What to work on >> Repeat the material below exactly, line for line.

Collected data >>
***

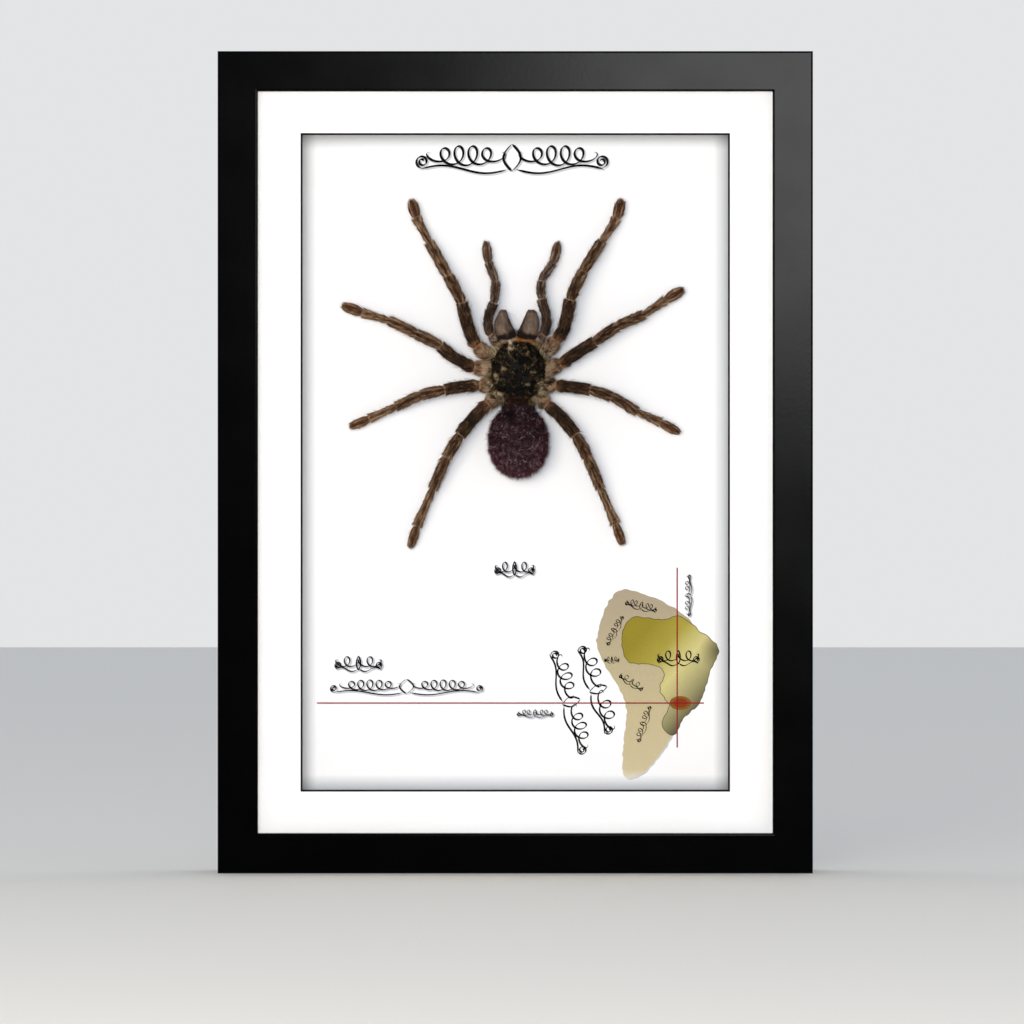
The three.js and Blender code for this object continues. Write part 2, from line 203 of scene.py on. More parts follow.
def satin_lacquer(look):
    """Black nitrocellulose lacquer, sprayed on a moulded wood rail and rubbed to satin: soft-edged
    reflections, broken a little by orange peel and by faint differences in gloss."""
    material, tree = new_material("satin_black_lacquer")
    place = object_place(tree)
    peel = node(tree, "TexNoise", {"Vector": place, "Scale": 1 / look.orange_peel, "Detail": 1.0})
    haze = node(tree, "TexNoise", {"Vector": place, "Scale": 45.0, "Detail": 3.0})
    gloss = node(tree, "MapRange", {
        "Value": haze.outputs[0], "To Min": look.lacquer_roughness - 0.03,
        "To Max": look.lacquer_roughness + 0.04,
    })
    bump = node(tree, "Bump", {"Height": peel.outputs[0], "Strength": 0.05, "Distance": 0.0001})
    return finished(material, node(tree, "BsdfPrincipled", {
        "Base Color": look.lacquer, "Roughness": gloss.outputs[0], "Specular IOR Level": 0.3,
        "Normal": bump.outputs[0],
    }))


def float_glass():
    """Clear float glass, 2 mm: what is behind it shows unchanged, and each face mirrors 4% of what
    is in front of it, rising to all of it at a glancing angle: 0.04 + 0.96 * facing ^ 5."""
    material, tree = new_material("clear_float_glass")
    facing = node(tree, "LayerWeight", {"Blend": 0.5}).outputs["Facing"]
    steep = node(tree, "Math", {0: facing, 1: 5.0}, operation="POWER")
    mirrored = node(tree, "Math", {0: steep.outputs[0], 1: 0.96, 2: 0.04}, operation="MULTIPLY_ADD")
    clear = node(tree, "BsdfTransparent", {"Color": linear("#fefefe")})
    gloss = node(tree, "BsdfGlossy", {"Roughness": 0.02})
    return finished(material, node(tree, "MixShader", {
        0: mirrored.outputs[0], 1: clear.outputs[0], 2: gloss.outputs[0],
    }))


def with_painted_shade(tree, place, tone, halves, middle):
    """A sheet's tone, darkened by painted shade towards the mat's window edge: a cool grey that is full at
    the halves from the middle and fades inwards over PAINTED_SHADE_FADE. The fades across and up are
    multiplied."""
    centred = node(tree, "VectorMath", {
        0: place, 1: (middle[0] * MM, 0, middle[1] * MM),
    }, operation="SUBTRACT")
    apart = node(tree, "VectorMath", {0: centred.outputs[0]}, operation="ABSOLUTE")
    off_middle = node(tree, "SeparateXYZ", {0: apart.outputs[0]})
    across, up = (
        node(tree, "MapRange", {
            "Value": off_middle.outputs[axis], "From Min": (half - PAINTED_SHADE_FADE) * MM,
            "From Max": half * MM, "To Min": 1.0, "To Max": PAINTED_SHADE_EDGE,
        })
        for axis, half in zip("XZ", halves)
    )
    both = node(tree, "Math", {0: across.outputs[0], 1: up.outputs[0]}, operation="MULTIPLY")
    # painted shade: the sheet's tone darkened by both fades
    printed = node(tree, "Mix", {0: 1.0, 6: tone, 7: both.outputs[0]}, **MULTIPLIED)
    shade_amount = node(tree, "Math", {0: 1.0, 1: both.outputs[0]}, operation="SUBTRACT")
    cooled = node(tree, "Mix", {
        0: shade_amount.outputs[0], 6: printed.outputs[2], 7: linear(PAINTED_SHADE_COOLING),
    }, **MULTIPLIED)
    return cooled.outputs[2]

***

Response to this task >>
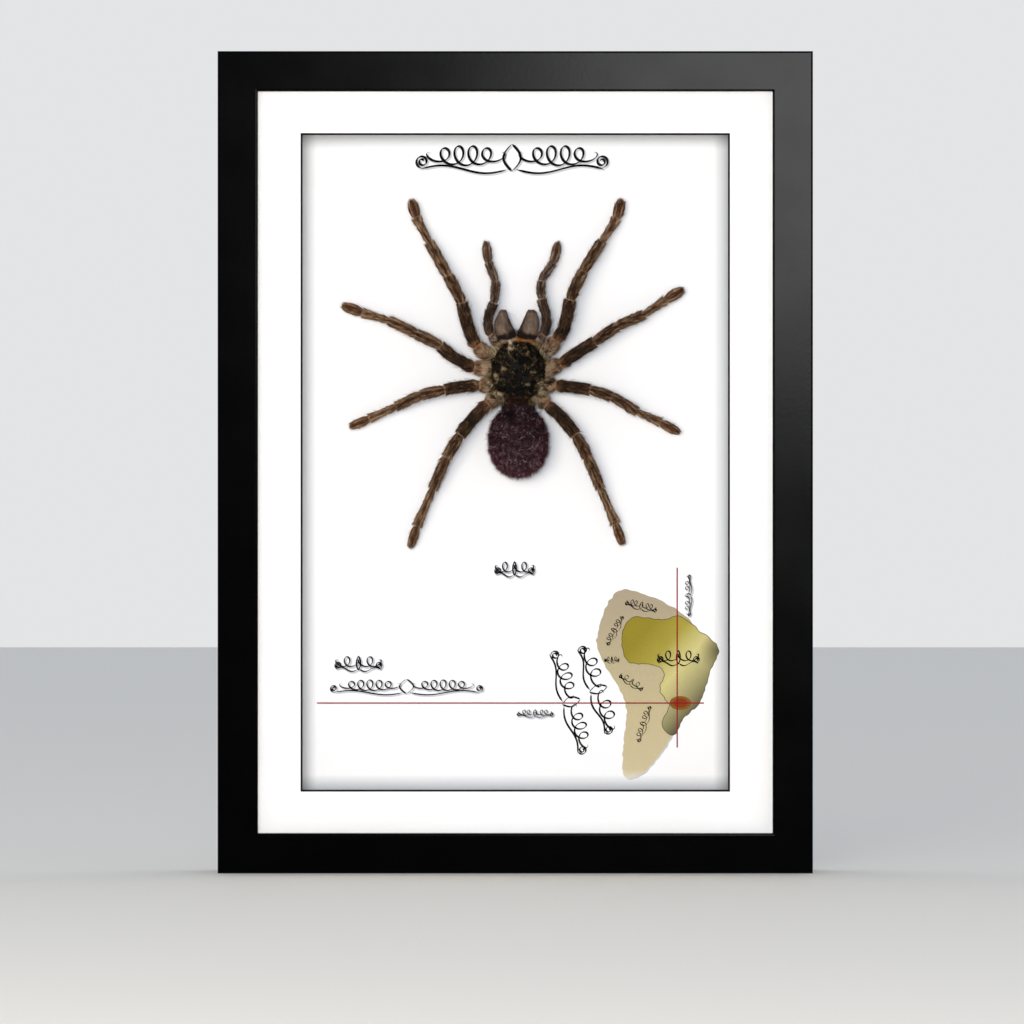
The three.js and Blender code for this object continues. Write part 2, from line 203 of scene.py on. More parts follow.
def satin_lacquer(look):
    """Black nitrocellulose lacquer, sprayed on a moulded wood rail and rubbed to satin: soft-edged
    reflections, broken a little by orange peel and by faint differences in gloss."""
    material, tree = new_material("satin_black_lacquer")
    place = object_place(tree)
    peel = node(tree, "TexNoise", {"Vector": place, "Scale": 1 / look.orange_peel, "Detail": 1.0})
    haze = node(tree, "TexNoise", {"Vector": place, "Scale": 45.0, "Detail": 3.0})
    gloss = node(tree, "MapRange", {
        "Value": haze.outputs[0], "To Min": look.lacquer_roughness - 0.03,
        "To Max": look.lacquer_roughness + 0.04,
    })
    bump = node(tree, "Bump", {"Height": peel.outputs[0], "Strength": 0.05, "Distance": 0.0001})
    return finished(material, node(tree, "BsdfPrincipled", {
        "Base Color": look.lacquer, "Roughness": gloss.outputs[0], "Specular IOR Level": 0.3,
        "Normal": bump.outputs[0],
    }))


def float_glass():
    """Clear float glass, 2 mm: what is behind it shows unchanged, and each face mirrors 4% of what
    is in front of it, rising to all of it at a glancing angle: 0.04 + 0.96 * facing ^ 5."""
    material, tree = new_material("clear_float_glass")
    facing = node(tree, "LayerWeight", {"Blend": 0.5}).outputs["Facing"]
    steep = node(tree, "Math", {0: facing, 1: 5.0}, operation="POWER")
    mirrored = node(tree, "Math", {0: steep.outputs[0], 1: 0.96, 2: 0.04}, operation="MULTIPLY_ADD")
    clear = node(tree, "BsdfTransparent", {"Color": linear("#fefefe")})
    gloss = node(tree, "BsdfGlossy", {"Roughness": 0.02})
    return finished(material, node(tree, "MixShader", {
        0: mirrored.outputs[0], 1: clear.outputs[0], 2: gloss.outputs[0],
    }))


def with_painted_shade(tree, place, tone, halves, middle):
    """A sheet's tone, darkened by painted shade towards the mat's window edge: a cool grey that is full at
    the halves from the middle and fades inwards over PAINTED_SHADE_FADE. The fades across and up are
    multiplied."""
    centred = node(tree, "VectorMath", {
        0: place, 1: (middle[0] * MM, 0, middle[1] * MM),
    }, operation="SUBTRACT")
    apart = node(tree, "VectorMath", {0: centred.outputs[0]}, operation="ABSOLUTE")
    off_middle = node(tree, "SeparateXYZ", {0: apart.outputs[0]})
    across, up = (
        node(tree, "MapRange", {
            "Value": off_middle.outputs[axis], "From Min": (half - PAINTED_SHADE_FADE) * MM,
            "From Max": half * MM, "To Min": 1.0, "To Max": PAINTED_SHADE_EDGE,
        })
        for axis, half in zip("XZ", halves)
    )
    both = node(tree, "Math", {0: across.outputs[0], 1: up.outputs[0]}, operation="MULTIPLY")
    # painted shade: the sheet's tone darkened by both fades
    printed = node(tree, "Mix", {0: 1.0, 6: tone, 7: both.outputs[0]}, **MULTIPLIED)
    shade_amount = node(tree, "Math", {0: 1.0, 1: both.outputs[0]}, operation="SUBTRACT")
    cooled = node(tree, "Mix", {
        0: shade_amount.outputs[0], 6: printed.outputs[2], 7: linear(PAINTED_SHADE_COOLING),
    }, **MULTIPLIED)
    return cooled.outputs[2]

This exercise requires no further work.